───── Recorded data

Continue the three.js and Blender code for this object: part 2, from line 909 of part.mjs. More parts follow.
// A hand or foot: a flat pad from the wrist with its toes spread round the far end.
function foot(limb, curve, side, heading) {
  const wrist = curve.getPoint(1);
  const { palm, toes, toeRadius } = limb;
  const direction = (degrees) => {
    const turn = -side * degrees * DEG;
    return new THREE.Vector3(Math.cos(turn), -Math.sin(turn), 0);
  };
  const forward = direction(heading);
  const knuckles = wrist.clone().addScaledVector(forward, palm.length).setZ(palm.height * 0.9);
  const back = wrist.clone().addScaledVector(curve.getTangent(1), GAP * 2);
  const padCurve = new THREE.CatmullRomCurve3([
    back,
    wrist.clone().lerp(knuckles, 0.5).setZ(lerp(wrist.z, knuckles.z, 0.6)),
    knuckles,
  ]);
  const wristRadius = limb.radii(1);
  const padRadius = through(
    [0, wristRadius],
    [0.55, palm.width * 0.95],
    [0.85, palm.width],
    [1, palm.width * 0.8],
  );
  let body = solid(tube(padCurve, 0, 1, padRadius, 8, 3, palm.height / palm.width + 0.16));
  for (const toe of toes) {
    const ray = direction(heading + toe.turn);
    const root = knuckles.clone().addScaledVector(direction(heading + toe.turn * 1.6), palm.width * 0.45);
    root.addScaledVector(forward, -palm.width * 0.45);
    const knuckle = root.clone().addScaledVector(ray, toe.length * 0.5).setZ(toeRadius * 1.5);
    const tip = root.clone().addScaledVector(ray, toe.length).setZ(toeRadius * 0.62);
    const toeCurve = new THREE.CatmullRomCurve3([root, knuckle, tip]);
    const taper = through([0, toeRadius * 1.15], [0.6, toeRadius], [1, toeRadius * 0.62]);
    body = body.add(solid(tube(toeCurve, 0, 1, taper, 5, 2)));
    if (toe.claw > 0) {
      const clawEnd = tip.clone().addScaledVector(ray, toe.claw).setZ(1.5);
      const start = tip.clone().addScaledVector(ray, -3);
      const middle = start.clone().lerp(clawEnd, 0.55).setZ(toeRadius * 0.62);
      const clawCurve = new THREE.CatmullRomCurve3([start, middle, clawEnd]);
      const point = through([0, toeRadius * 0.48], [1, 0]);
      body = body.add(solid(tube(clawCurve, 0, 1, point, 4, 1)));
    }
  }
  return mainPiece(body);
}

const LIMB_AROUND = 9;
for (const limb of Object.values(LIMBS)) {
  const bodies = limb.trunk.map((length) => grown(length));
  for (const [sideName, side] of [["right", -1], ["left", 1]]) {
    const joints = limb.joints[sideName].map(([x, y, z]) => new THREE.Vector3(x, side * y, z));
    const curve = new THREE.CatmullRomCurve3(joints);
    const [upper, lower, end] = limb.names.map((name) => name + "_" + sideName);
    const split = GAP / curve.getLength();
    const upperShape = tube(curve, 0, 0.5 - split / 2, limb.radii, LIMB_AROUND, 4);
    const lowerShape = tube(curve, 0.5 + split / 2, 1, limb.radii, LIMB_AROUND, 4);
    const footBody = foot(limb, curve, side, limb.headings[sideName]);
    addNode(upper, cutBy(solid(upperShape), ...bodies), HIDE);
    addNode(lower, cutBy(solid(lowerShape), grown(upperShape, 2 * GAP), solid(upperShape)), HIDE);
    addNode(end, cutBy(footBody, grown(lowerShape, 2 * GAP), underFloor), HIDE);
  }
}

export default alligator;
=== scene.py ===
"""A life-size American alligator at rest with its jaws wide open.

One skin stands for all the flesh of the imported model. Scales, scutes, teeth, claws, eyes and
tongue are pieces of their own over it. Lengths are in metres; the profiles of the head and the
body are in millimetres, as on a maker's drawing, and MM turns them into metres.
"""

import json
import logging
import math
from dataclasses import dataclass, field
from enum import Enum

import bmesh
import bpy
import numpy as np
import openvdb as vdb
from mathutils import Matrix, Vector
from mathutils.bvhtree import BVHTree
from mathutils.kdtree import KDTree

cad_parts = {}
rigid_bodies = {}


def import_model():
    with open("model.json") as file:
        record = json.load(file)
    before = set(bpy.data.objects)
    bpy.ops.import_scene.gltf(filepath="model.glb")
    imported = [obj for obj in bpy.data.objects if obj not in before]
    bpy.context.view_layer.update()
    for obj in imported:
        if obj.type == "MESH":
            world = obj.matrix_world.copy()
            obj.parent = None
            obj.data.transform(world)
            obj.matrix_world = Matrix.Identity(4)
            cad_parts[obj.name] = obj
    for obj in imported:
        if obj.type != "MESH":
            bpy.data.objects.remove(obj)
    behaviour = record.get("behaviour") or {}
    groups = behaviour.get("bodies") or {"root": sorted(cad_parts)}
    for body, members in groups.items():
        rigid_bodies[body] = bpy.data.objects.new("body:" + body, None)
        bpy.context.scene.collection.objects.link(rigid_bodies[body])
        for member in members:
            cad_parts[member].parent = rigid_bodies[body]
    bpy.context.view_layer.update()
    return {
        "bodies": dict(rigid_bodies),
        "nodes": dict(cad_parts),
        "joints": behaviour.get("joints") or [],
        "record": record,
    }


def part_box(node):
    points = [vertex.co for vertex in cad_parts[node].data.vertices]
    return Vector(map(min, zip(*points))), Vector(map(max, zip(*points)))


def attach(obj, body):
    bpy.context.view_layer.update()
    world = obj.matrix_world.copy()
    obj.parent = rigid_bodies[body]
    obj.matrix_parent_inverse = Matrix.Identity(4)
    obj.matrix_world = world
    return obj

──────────

Copy each line exactly, from the line containing "cad_parts[member].parent = rigid_bodies[body]" down to the last line of the material, and no other lines.

■ Response:
            cad_parts[member].parent = rigid_bodies[body]
    bpy.context.view_layer.update()
    return {
        "bodies": dict(rigid_bodies),
        "nodes": dict(cad_parts),
        "joints": behaviour.get("joints") or [],
        "record": record,
    }


def part_box(node):
    points = [vertex.co for vertex in cad_parts[node].data.vertices]
    return Vector(map(min, zip(*points))), Vector(map(max, zip(*points)))


def attach(obj, body):
    bpy.context.view_layer.update()
    world = obj.matrix_world.copy()
    obj.parent = rigid_bodies[body]
    obj.matrix_parent_inverse = Matrix.Identity(4)
    obj.matrix_world = world
    return obj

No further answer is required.